Had the feeling of asthma ><
I had asthma since childhood
but grew up has completely healed.
However, if it is sick cough,
feeling as well as in asthma. Suffering. >.<
Voice becomes hoarse
and brother laughed at me.
I can not sing now,
haw...
I want to get well soon!!
I pray to God.
昨天灵修的时候看了圣经箴言第一章。
第七节说道:敬畏耶和华是知识的开端;愚妄人藐视智慧和训诲。
身为少年人,我们要有知识和谋略。有了智慧,我们就不容易受到引诱,才能站立得住。父亲的训诲、母亲的法则,不可不听、不可离弃。我们要晓得训诲和不要拒绝智慧。当神向我们呼唤或指示我们时,我们要听从他的话并接受他的责备。若不,当我们遇见困难时,我们呼求神,他必不回应。所以在任何时候,唯有听从神的必安然居住,得享安宁,不怕灾祸。
这不是我说的,是圣经上记载的。
感谢神的话语再次向我说话,Amen.
今天继续看第二章。。

Tuesday, November 09, 2010

~心行醒信~

[]

<保守一颗爱主的心>
<出耶稣基督的道>
<时时刻刻儆等候>
<因称义荣耀归主>

-庄双华传道-之"最美的祝福"


In the past week, I had breakthrough myself,
serve as a pianist.
Both Saturday and Sunday.
Everyone talk to me "JiaYou".
Thank you everyone for the encouragement and support. :)
When the worship started,
I'm so nervous actually...
had the same feeling when I become Song Lead first time,
haha.
Actually my legs was shaking on the time ><
maybe others did not see.. xD
But I done well. Ruo Yi and Qiao Hui said.
Thank you both of you for teaching me. Grateful.
I was in a cheerful mood.
I do the best of best for Lord.
Thank God listen to my prayer everytime.
Your blessings were always with me,
so that I always do the things belongs to God's will.
Hallelujah.
Amen.




Saturday, November 06, 2010

~Market Place Ministry职场事奉~

这几个星期得着很多,感触很多。


上个星期从事奉表上键盘手的位置看见自己的名字。我告诉自己:我突破了!我超越了自己!之前师母有向我提起这件事,但我没想到她那么快就安排我这个岗位。也许对其他事奉人员来说,这并没有什么。然而对我来说,这是很大的恩典。神再次看中我的能力,我要大大的被神所使用成为他的器皿。回想上一次张欲权牧师说将的道:撒母耳记上16,17- 耶西不认为大卫有君王的潜力;哥哥们不认为大卫有勇士的潜能;扫罗不认为大卫有胜利的潜能;歌利亚不认为大卫有资格与他较量;然而上帝却看中大卫。我想我更加明白了。改变我心中的想法,神就会改变我的生命。今天我再次被神使用,我已经在事奉上突破了。所以我要献上最好的给神,我会更加努力使我的琴艺进步。我相信我今天所求的是双倍的,我也要双倍地被神使用,双倍的回应神。

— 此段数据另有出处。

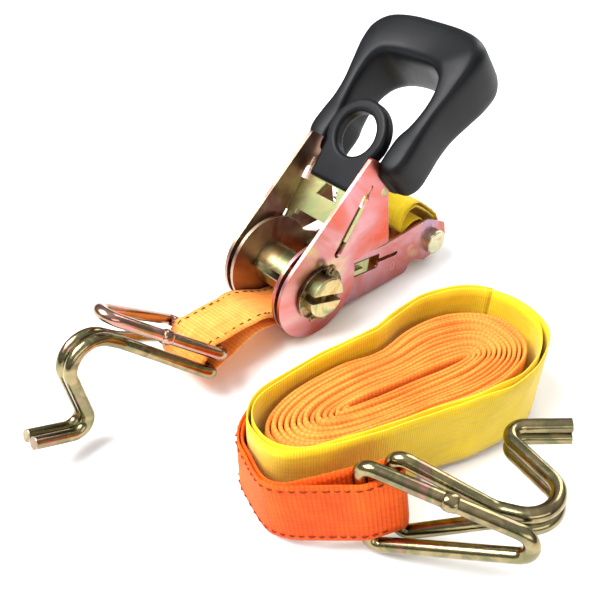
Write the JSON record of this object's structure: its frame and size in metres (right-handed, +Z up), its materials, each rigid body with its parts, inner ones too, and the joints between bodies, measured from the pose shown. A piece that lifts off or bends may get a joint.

在过去的星期二和三参加了职场服侍特会。邀请了来自香港的杨天恩博士牧师来主讲。本来那天学院还有最后一堂T5的revision class, 我就没有报名参加。但我最后选择参加特会。那天晚上我犹豫很久是否要去,少年团也一直叫我明天一定要来。我把这件事告诉妈妈,还被她啰嗦了一番。最后我向神祷告,我就决定参加特会,不去上课。我相信我的选择是对的,因为我真的在博士的分享中得着。这是值得的。至于那天的课嘛,听朋友说很多人没来上课,他们上课到一半也翘课去了,因为那天的课好像不怎么重要,只是再一次的温习,我想在家自己也能读。



在特会当中,虽然对象大多是成年人,也说关于在职场上事奉所面对的挑战等等。但对我们少年人而言,这是进入社会前所需要知道的。当我们明白自己的诫命和使命,职场便是基督徒转化世界的地方。要转化世界即是要传福音给身边的人,使他们相信耶稣,他们的想法才会改变,世界才会因而转变。我们不知道末日的日子几时将会来到,基督徒能做的就是迫切的传福音,并准备好自己因为直到主耶稣再来的时候,我们要走事奉的道路。很谢谢杨天恩博士牧师能够来到我们的教会来传讲神的话,愿神赐福他与他的家人。